Locate all lines with the word "piece". Copy them.

┄┄┄┄┄┄┄┄┄┄┄┄┄┄┄┄┄┄┄┄

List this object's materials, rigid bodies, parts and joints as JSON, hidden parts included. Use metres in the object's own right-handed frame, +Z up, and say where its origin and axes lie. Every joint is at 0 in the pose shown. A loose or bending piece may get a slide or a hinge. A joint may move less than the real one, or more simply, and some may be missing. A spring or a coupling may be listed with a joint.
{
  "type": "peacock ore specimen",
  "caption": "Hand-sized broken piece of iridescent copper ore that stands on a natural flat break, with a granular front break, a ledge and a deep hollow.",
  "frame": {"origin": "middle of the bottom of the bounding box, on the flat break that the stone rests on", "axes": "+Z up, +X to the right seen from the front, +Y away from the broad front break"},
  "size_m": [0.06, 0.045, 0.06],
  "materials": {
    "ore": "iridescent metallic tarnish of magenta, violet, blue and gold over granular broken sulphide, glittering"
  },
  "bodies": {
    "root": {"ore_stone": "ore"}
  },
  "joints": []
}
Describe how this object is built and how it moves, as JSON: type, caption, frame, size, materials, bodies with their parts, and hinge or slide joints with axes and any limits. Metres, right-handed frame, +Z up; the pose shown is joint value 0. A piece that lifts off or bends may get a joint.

┄┄┄┄┄┄┄┄┄┄┄┄┄┄┄┄┄┄┄┄

Reply =
List this object's materials, rigid bodies, parts and joints as JSON, hidden parts included. Use metres in the object's own right-handed frame, +Z up, and say where its origin and axes lie. Every joint is at 0 in the pose shown. A loose or bending piece may get a slide or a hinge. A joint may move less than the real one, or more simply, and some may be missing. A spring or a coupling may be listed with a joint.
  "caption": "Hand-sized broken piece of iridescent copper ore that stands on a natural flat break, with a granular front break, a ledge and a deep hollow.",
Describe how this object is built and how it moves, as JSON: type, caption, frame, size, materials, bodies with their parts, and hinge or slide joints with axes and any limits. Metres, right-handed frame, +Z up; the pose shown is joint value 0. A piece that lifts off or bends may get a joint.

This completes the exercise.